Par Christophe Gleizes
«On est des losers et on persiste dans notre culture de la lose»

À l'occasion du 107e derby contre Lyon, la communauté stéphanoise de Paris s'était donnée rendez-vous à la Divette de Montmartre pour vivre le match comme à Geoffroy-Guichard. Si la soirée a finalement mal tournée, la faute au hold-up de Jimmy Briand, la ferveur était au rendez-vous. Récit d'une nuit transie, parcourue de mauvaise foi, de rivalité et d'amertume.
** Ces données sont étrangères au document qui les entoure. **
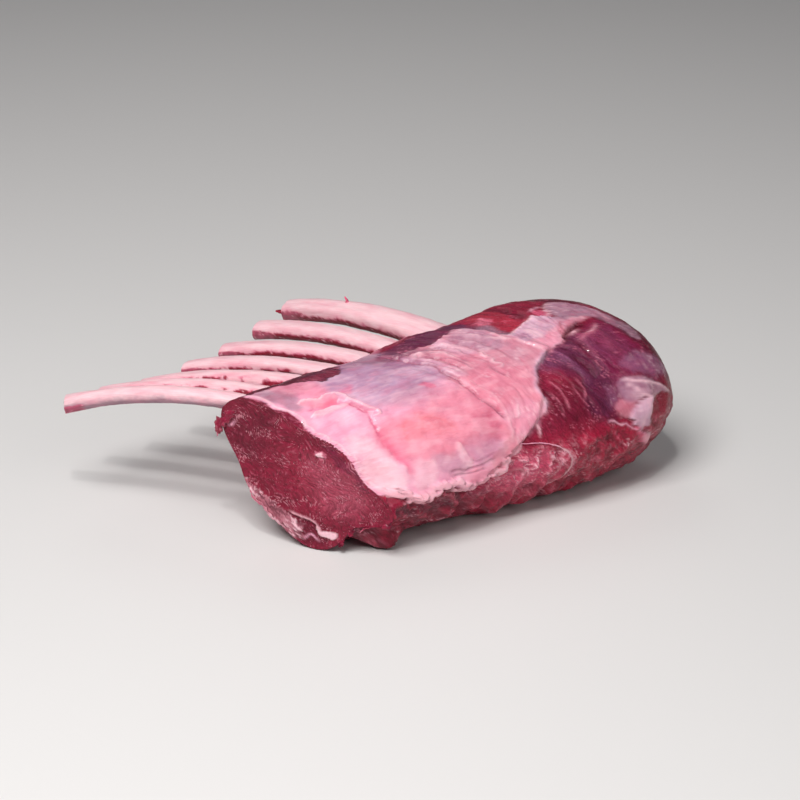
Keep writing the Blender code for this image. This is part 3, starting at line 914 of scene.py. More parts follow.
SEAMS: tuple[Mark, ...] = (
    # lip of skin along the cut
    Streak(Tone.CREAM, ((2.6, 56), (3.4, 66), (2, 72), (4.6, 77), (5.4, 84), (3.6, 90), (3.4, 95), (2, 102),
        (2.6, 110), (1.4, 118), (2, 127), (1.4, 138), (2.2, 147), (1.6, 158), (2.2, 164), (1.4, 172),
        (2.2, 180)), 0.6, 0.8, 0.3, 1),
    # rolled edge of loose skin: pale rim, flushed inside
    Streak(Tone.HOT, ((15, 82), (18, 84), (23, 86), (25, 93)), 2.4, 0.8, -0.4, 1),
    Streak(Tone.FLUSH, ((25, 92), (25.2, 98), (25, 105), (25, 112)), 0.8, 0.9, -0.9, 1),
    Streak(Tone.CREAM, ((11.5, 75), (15, 75.5), (18, 78), (20, 79), (23, 77.5), (26, 78), (28.4, 81),
        (28.8, 85), (27.3, 90), (27, 100), (27.2, 108), (28.4, 113), (27, 117), (25, 116)), 0.55, 0.85, 0.9,
        1),
    Streak(Tone.CREAM, ((9.5, 86.5), (13, 85.5), (16, 87), (20, 88)), 0.5, 0.8, 0.5, 1),
    Streak(Tone.CREAM, ((9.8, 87.5), (14, 90), (20, 92), (24, 94)), 0.45, 0.6, 0.3, 1),
    Streak(Tone.FLUSH, ((11, 82), (13, 81.5), (15, 80.5)), 0.6, 0.6, -0.4),
    Streak(Tone.FLUSH, ((24.5, 112), (22.5, 118), (20.5, 125), (18.8, 132), (18.3, 138)), 0.7, 0.75, -0.7),
    Streak(Tone.HOT, ((18.3, 138), (18, 150), (17.6, 160), (18, 168), (16.5, 176)), 1, 0.65, -0.6),
    Streak(Tone.HOT, ((23.5, 114), (21, 122), (18.6, 134), (18, 150), (17.5, 172)), 3, 0.35),
    Streak(Tone.CORAL, ((25, 150), (27, 142), (31, 134), (40, 136), (45, 141), (48, 152)), 0.8, 0.5, -0.2),
    # main crease between near and far skin, and short creases low on the near skin, with CREASE lines painting
    # shade along them
    Streak(Tone.CREASE, ((71.5, 58), (72.5, 74), (73.2, 84), (74.4, 92), (73.8, 99), (72.4, 105),
        (72.5, 116), (71.3, 122), (71, 130), (70.5, 137), (71, 143), (71.8, 149), (73, 158)), 0.6, 0.9,
        -1.4),
    Streak(Tone.ROSE, ((72, 118), (70.5, 130), (70, 140), (71, 150)), 2.4, 0.5),
    Streak(Tone.CREASE, ((33, 179.5), (38, 179), (41, 181), (50, 181), (58, 179)), 0.6, 0.7, -0.5),
    Streak(Tone.CREASE, ((34, 182), (38, 182.5), (45, 184), (52, 183)), 0.5, 0.6, -0.4),
    Streak(Tone.CREASE, ((46, 176), (50, 178), (60, 176)), 0.5, 0.4, -0.3),
    # folds of the far skin: CREASE lines paint shade in their grooves and CREAM lines paint highlights on their
    # crests
    Streak(Tone.CREASE, ((76, 72), (80, 69), (86, 72), (91, 78), (93, 84)), 0.9, 0.6, -1.1),
    Streak(Tone.CREAM, ((75, 79), (79, 74.5), (83, 77), (86, 83), (88, 89)), 0.8, 0.5, 1),
    Streak(Tone.CREASE, ((82, 80), (82.6, 90), (81, 100), (80.5, 111)), 0.9, 0.5, -1.1),
    Streak(Tone.CREAM, ((76, 83), (75, 95), (75.2, 105), (76, 113)), 0.9, 0.2, 0.2),
    Streak(Tone.CREAM, ((85, 76), (87, 84), (86.5, 95), (86, 106)), 0.5, 0.45, 0.4),
    Streak(Tone.CREASE, ((79.5, 76), (81, 82), (84.5, 90), (85, 100), (84, 112)), 0.45, 0.55, -0.5),
    Streak(Tone.CREASE, ((88.5, 72), (89.5, 80), (90, 92)), 0.9, 0.4, -0.5),
    Streak(Tone.CREAM, ((93, 74), (94, 84), (94.5, 97)), 0.8, 0.45, 0.4),
    Streak(Tone.ROSE, ((92, 100), (94, 105), (93, 111)), 1.2, 0.6, -0.5),
    Streak(Tone.CREASE, ((91, 116), (90, 124), (91.5, 131)), 0.9, 0.5, -0.5),
    Streak(Tone.CREAM, ((98, 100), (95.5, 104), (96.5, 108)), 0.7, 0.7, 0.6),
    Streak(Tone.CREAM, ((97, 110), (94.5, 114), (96, 119), (92.5, 121)), 0.8, 0.7, 0.7),
    Streak(Tone.CREASE, ((98, 76), (98.4, 88), (97.5, 99)), 0.8, 0.4, -0.4),
    Streak(Tone.CREASE, ((103, 80), (104.6, 90), (104, 106), (103, 118)), 0.6, 0.35, -0.3),
    Streak(Tone.ROSE, ((107, 117), (104.5, 127), (101, 134)), 0.5, 0.5, -0.2),
    Streak(Tone.CREAM, ((109, 91), (111, 98), (115, 104), (117, 112), (118.4, 120)), 0.8, 0.6, 0.5),
    Streak(Tone.CREAM, ((83, 150), (81, 154), (79, 158), (77, 158)), 0.5, 0.7, 0.3),
    Streak(Tone.CREAM, ((74, 126), (76, 140), (74, 158), (70, 172)), 0.8, 0.3, 0.3),
    Streak(Tone.ROSE, ((78, 132), (80, 146), (77, 160), (72, 172)), 0.7, 0.4, -0.3),
    Streak(Tone.ROSE, ((87, 134), (88, 146), (84, 158)), 0.7, 0.35, -0.3),
    # torn edge of the far skin, thin enough to show the muscle
    Streak(Tone.PEARL, ((120, 121), (114, 125), (107.5, 130), (104, 136), (99, 142), (97, 148), (98.5, 154),
        (94, 161)), 1.3, 0.75, 0.3, 0.9),
    # tears and folds at the far end
    Streak(Tone.CLOT, ((134, 119), (136.5, 114), (141, 110), (146, 107.5), (151, 106), (156, 107)), 1.1,
        0.85, -1.5, -1),
    Streak(Tone.FAT, ((140, 114.5), (144, 112), (148, 109.5)), 1.2, 0.8, 0.8, 1),
    Streak(Tone.ROSE, ((139, 122), (144, 119), (150, 117), (156, 114), (161, 109.5)), 1.3, 0.5, 0.6, 0.5),
    Streak(Tone.FAT, ((146, 117.5), (152, 116), (158, 112.5), (161, 109.5)), 0.4, 0.6, 0.2, 0.5),
    Streak(Tone.CREAM, ((143, 92), (147, 89), (149, 85), (152, 80.5), (157, 76.5)), 0.7, 0.7, 0.5, 1),
    Streak(Tone.BLUSH, ((140, 83), (146, 80), (150, 79)), 0.8, 0.6, 0.3, 0.8),
    Streak(Tone.CREAM, ((116, 99), (121, 94.5), (130, 92), (138, 87.5)), 0.7, 0.7, 0.4, 1),
    Streak(Tone.CREAM, ((145, 155), (150, 158), (158, 161), (166, 164.5), (173, 170), (178, 175)), 0.8,
        0.75, 0.7, 1),
    Streak(Tone.CREAM, ((149, 166), (155, 169), (159, 170.5), (164, 169.5)), 0.6, 0.6, 0.4, 1),
    Streak(Tone.CREAM, ((150, 170), (152.5, 174), (152, 182)), 0.9, 0.6, 0.3, 1),
    Streak(Tone.CREAM, ((147, 174), (147.5, 180), (149, 187)), 0.4, 0.5, 0.3, 1),
    Streak(Tone.BLUSH, ((127, 177.5), (131, 178), (134, 181), (138, 182), (141, 185), (147, 188.5),
        (153, 192)), 0.5, 0.7, 0.5, 1),
    Streak(Tone.MAUVE, ((124, 121), (125.5, 132), (127.5, 149)), 1.8, 0.5, 0.4),
    Streak(Tone.CREASE, ((129, 120), (134, 124), (136, 132)), 1.1, 0.6, 0.4),
    Streak(Tone.CREASE, ((144, 121), (140.5, 127), (139, 134), (139, 142)), 1.8, 0.6, 0.4),
    Streak(Tone.CREASE, ((155, 117), (153.5, 124), (151, 131), (149, 140)), 1.8, 0.55, 0.4),
    Streak(Tone.DEEP, ((136, 120), (137.5, 128), (135, 138)), 1.6, 0.6, -0.5),
    Streak(Tone.DEEP, ((130, 126), (131.5, 138), (133, 150)), 2.2, 0.5, -0.3),
    Streak(Tone.ROSE, ((108.5, 142), (110, 152), (108, 164)), 0.6, 0.5, 0.3),
    Streak(Tone.ROSE, ((122, 146), (122.5, 154), (120, 161)), 0.6, 0.5, 0.3),
    Streak(Tone.ROSE, ((118, 148), (117.5, 156), (119, 165)), 0.5, 0.4, 0.2),
    Streak(Tone.ROSE, ((104, 150), (105, 160), (103, 168)), 0.5, 0.3, 0.2),
    Streak(Tone.FAT, ((86.5, 166), (88, 170), (87, 175)), 0.7, 0.85, 0.5, 1),
    # shadowed gap under the lower edge of the skin
    Streak(Tone.CLOT, ((9, 194), (17, 197), (27, 193), (36, 195), (45, 201), (56, 198), (64, 191)), 1.5,
        0.85, -1.3, -1),
    # strand torn off the skin, curling down over the foot
    Streak(Tone.CREAM, ((96, 184), (100, 188), (103, 194), (103.5, 201), (101, 208), (96, 212)), 0.6, 0.8,
        0.7, 1),
    Streak(Tone.FAT, ((90, 190), (95, 192), (97, 198), (94, 205)), 0.5, 0.6, 0.5, 1),
    Streak(Tone.FAT, ((70, 192), (76, 194), (80, 200)), 0.9, 0.6, 0.6, 0.8),
)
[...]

Amassés comme des sardines à l’intérieur du bar, les supporters des Verts donnent de la voix dans une ambiance survoltée : « Allez, allez, Stéphanois, tous ensemble il faut chanter, allez, allez Stéphanois, notre équipe va gagner. » Tandis que la foule compacte reprend le « Ooooh, Ooooh, ooooh » avec une ferveur remarquable, le coup d’envoi est enfin sifflé. Comme pour chaque derby, la Divette de Montmartre a fait le plein hier soir, entre jeunes inconditionnels de l’ASSE et partisans plus âgés, biberonnés aux exploits de Jean-Michel Larqué ou Hervé Revelli. Faute de place, les retardataires se contentent d’une cigarette à l’entrée, les yeux rivés au loin sur l’écran. Stanislas est de ceux-là : « De toute façon, je m’en fous, je compte rester debout toute la soirée, même si je vais essayer de me faufiler à l’intérieur à la mi-temps. » En grand habitué des lieux, Stanislas ne rate aucun match des Verts, mais le choc face aux Lyonnais a bien un parfum spécial : « Avec PSG/OM, c’est la plus grosse affiche de l’année, on peut pas se rater cette fois. 19 ans sans victoire à domicile, c’est vraiment pas facile à encaisser. » Ce soir, c’est la bonne, il en est convaincu : « La mauvaise spirale de l’OL me fait plaisir, j’aimerais autant qu’elle continue, mais bon, ils sont déjà bien cachés par le PSG et Monaco. Selon moi, cette année, notre effectif est supérieur. Ce match, c’est l’occasion de prendre date et d’inverser un rapport de force qui tend à s’équilibrer. En toute honnêteté, je vois l’ASSE gagner 2-1, avec un but de Brandão et un autre de Tabanou. »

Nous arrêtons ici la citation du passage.